Gerçek anlamda Yol’un Yılmaz Güney dışındaki tüm versiyonları, bir sanatın katledilmesin çeşitli örnekleridir: herkesin kendine göre bir mazereti var. Ama unutmayalım şu gerçeği: “Bir sanatçı ikili bir ölümle karşı karşıyadır. Amansız ve anlamsız olan kendi ölümü, bir de yetersiz kişilerin eline geçmiş sanatının ölümü” (Ingmar Berman)

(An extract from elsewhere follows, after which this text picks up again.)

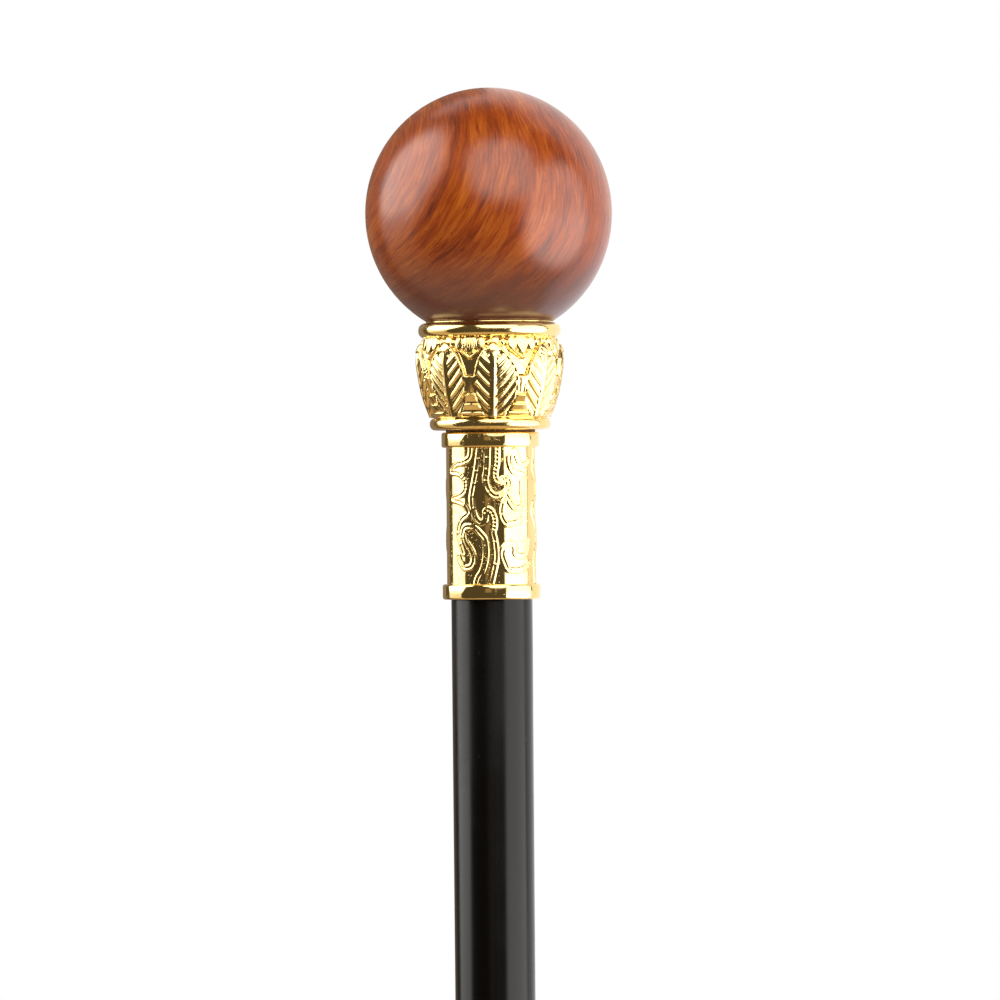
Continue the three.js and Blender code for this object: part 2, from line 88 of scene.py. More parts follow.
class KnobSettings(bpy.types.PropertyGroup):
    """Sizes and colours of the wooden knob."""

    radius: length("Radius", "Half the width of the ball", KNOB_HIGH.x / MM)
    half_height: length("Half height", "Half the height of the whole ball", 28.2)
    spigot_radius: length("Spigot radius", "Radius of the spigot under the seat", 11)
    spigot_height: length("Spigot height", "Length of the spigot", 5.5)
    bore_radius: length("Bore radius", "Radius of the bore for the insert", 5.95)
    bore_height: length("Bore height", "Height of the bore above the seat", 17.5)
    heart_x: length("Heart X", "Where the tree's heart lies, from the ball's middle", 46.4, -200)
    heart_y: length("Heart Y", "Where the tree's heart lies, from the ball's middle", 70.4, -200)
    heart_z: length("Heart Z", "Where the tree's heart lies, from the ball's middle", -34.2, -200)
    light_wood: colour("Light wood", "Pale streaks of the wood", srgb(206, 108, 26))
    warm_wood: colour("Warm wood", "Most of the wood", srgb(168, 70, 6))
    dark_wood: colour("Dark wood", "Dark streaks of the wood", srgb(98, 34, 10))
    # Painted shade: a dark purple-brown for the wood low on the ball, standing in for the shade that falls
    # there
    painted_shade_foot: colour("Foot", "Wood handled dark near the collar", srgb(110, 67, 58))


class CollarSettings(bpy.types.PropertyGroup):
    """Sizes of the cast collar and its leaves."""

    lower_bead_radius: length("Lower bead radius", "Radius of the bead at the foot", 13.6)
    lower_bead_height: length("Lower bead height", "Height of the bead at the foot", 2.7)
    upper_bead_radius: length("Upper bead radius", "Radius of the bead under the knob", 16)
    upper_bead_height: length("Upper bead height", "Height of the bead under the knob", 3.4)
    cup_height: length("Cup height", "Height of the leafed cup between the beads", 17.9)
    leaf_count: IntProperty(name="Leaves", description="Leaves round the cup", default=8, min=3)
    leaf_turn: FloatProperty(
        name="Leaf turn", description="Turn of the first leaf from the front",
        default=math.radians(5.5), subtype="ANGLE", unit="ROTATION",
    )
    leaf_height: length("Leaf height", "Height of a leaf", 16.6)
    vein_pitch: length("Vein pitch", "Height between two side veins", 2.4)


class SleeveSettings(bpy.types.PropertyGroup):
    """Sizes of the scrolled sleeve and its two bands."""

    radius: length("Radius", "Outer radius of the plain tube", 10)
    bore: length("Bore", "Inner radius of the tube", 9.3)
    scroll_width: length("Scroll width", "Width of a scroll", 1.4)
    scroll_rise: length("Scroll rise", "Height of a scroll's edges above the tube", 0.22)
    band_radius: length("Band radius", "Outer radius of a band", 11)
    band_flange: length("Band flange", "Thickness of a band's flange", 1)
    band_wall: length("Band bore", "Inner radius of a band's wall", 10.15)
    band_mouth: length("Band mouth", "Radius of the hole in the top band", 6.6)


class ShaftSettings(bpy.types.PropertyGroup):
    """Sizes and colour of the tapered shaft."""

    top_radius: length("Top radius", "Radius at the top", 9.15)
    end_radius: length("End radius", "Radius at the foot", 8)
    bore_radius: length("Bore radius", "Radius of the bore for the bush", 6.15)
    bore_depth: length("Bore depth", "Depth of the bore for the bush", 24.3)
    paint: colour("Paint", "Black lacquer of the shaft", srgb(5, 4, 5))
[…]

Türkiye’den değişik insanların aralarında Türkiye’deki bir festival gösterimi de olmak üzere, değişik yerlerde, Donat’ın söylediği yalanları dinleyip, bunlara karşı sus pus olması, Donat’ın istediği süreci yalanlarla süsleyerek anlatması sürecinde destekleyici bir sessizlik utanılacak bir pratik haline geldi. Unutmayın, Donat bir tüccardır, bir sanatkar değil, zaten bütün ömrü boyunca Yol’u yiyip bitirmek ve bir mirası çarçur etmek için çalışıp durdu, hayatında da Yol dışında hiçbir önemli sinema eseri olmayan birisi. O mirasın tek sahibi olmak için her türlü mazereti ve yalanı söyleyebilecek birisi. Peki, bu kadar cüretli yalanları nasıl söyleyebilir: derin bir cahilliği süsleyebilecek bir uyanıklık arasındaki ilişkiye dayanarak, her kapıda o duruma uygun bir başka yalan üretmeyi becererek.